-- start GIVEN RECORDS --

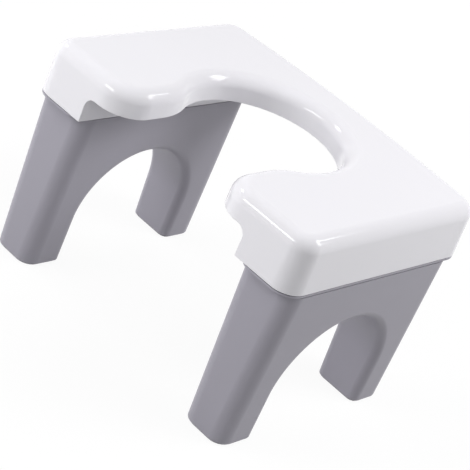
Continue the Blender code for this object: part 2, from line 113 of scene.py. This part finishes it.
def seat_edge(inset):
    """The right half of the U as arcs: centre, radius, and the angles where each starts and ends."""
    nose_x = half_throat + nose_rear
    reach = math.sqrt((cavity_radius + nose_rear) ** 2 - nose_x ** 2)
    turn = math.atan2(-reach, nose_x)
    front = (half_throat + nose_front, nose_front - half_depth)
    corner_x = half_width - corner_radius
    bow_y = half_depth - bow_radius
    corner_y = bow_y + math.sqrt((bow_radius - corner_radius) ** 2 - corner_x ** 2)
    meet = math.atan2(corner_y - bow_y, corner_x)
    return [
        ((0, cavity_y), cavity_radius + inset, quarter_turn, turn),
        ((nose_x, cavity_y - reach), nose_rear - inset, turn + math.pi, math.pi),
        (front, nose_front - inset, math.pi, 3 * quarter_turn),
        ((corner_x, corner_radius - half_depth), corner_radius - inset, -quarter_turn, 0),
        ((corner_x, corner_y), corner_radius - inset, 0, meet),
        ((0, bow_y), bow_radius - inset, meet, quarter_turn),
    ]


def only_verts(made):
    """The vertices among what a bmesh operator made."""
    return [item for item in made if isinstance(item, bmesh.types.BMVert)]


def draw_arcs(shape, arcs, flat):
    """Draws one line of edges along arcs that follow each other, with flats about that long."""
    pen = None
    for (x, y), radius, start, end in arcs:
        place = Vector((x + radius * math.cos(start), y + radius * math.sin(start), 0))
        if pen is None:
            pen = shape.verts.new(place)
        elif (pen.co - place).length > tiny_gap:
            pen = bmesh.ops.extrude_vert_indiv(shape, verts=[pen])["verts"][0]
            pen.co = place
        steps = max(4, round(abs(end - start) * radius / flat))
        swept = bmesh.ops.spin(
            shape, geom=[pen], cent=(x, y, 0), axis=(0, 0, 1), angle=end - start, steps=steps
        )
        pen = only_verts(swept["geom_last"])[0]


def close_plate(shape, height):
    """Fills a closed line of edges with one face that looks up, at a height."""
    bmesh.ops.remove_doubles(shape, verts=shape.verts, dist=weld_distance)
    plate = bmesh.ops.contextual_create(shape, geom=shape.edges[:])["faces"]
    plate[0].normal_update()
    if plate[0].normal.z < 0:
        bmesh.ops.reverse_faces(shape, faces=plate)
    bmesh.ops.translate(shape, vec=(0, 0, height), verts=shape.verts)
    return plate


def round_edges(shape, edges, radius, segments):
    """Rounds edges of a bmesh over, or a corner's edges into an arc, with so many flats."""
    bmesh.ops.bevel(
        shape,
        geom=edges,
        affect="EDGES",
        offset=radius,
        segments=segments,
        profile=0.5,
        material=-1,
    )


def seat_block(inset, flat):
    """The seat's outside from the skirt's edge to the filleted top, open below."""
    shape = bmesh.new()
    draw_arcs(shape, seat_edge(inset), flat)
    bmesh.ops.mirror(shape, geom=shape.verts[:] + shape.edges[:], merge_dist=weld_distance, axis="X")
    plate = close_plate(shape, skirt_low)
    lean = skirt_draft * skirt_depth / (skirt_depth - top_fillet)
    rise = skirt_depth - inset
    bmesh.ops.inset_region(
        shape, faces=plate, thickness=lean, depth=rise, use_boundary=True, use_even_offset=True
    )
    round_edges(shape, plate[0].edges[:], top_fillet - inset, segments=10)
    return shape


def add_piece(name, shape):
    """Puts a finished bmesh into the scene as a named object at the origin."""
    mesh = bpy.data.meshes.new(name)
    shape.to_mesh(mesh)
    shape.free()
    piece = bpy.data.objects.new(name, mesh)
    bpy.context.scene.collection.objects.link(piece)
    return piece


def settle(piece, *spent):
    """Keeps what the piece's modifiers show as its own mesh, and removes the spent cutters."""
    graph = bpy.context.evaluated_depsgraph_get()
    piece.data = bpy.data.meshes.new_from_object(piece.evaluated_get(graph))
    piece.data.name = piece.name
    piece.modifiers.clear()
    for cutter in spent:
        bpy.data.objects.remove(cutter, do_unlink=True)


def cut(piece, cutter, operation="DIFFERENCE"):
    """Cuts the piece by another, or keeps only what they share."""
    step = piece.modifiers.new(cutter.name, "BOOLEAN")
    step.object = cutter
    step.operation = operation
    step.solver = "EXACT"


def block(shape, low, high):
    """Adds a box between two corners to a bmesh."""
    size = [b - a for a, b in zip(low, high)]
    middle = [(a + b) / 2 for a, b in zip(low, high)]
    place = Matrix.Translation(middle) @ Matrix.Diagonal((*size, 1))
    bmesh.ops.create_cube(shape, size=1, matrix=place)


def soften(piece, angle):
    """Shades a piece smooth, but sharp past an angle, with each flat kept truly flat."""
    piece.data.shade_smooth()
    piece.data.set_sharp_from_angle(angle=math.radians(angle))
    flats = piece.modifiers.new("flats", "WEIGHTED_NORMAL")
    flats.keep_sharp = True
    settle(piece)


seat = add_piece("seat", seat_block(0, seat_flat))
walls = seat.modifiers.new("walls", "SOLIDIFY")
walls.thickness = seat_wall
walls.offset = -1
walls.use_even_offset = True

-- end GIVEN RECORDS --
-- start GIVEN RECORDS --

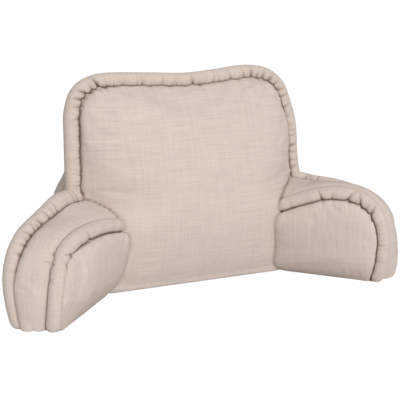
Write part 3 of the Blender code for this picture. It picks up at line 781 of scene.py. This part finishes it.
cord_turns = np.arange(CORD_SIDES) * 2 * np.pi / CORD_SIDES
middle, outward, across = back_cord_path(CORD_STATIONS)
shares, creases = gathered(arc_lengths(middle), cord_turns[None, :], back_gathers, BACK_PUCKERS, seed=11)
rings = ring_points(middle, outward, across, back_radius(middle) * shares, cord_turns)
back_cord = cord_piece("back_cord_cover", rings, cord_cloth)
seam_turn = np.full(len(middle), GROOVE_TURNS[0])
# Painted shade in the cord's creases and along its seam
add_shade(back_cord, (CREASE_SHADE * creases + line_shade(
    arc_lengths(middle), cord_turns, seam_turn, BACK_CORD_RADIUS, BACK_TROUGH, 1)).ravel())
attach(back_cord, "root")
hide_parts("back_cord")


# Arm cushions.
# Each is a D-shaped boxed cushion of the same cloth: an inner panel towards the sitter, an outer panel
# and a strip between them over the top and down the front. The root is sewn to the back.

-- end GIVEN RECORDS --

● **REQUIREMENT**: Your task is to quote exactly the lines beginning with the one that contains "Write part 3" and ending with the one that contains "# and a strip", with nothing left out or added.

● **RESULT**:
Write part 3 of the Blender code for this picture. It picks up at line 781 of scene.py. This part finishes it.
cord_turns = np.arange(CORD_SIDES) * 2 * np.pi / CORD_SIDES
middle, outward, across = back_cord_path(CORD_STATIONS)
shares, creases = gathered(arc_lengths(middle), cord_turns[None, :], back_gathers, BACK_PUCKERS, seed=11)
rings = ring_points(middle, outward, across, back_radius(middle) * shares, cord_turns)
back_cord = cord_piece("back_cord_cover", rings, cord_cloth)
seam_turn = np.full(len(middle), GROOVE_TURNS[0])
# Painted shade in the cord's creases and along its seam
add_shade(back_cord, (CREASE_SHADE * creases + line_shade(
    arc_lengths(middle), cord_turns, seam_turn, BACK_CORD_RADIUS, BACK_TROUGH, 1)).ravel())
attach(back_cord, "root")
hide_parts("back_cord")


# Arm cushions.
# Each is a D-shaped boxed cushion of the same cloth: an inner panel towards the sitter, an outer panel
# and a strip between them over the top and down the front. The root is sewn to the back.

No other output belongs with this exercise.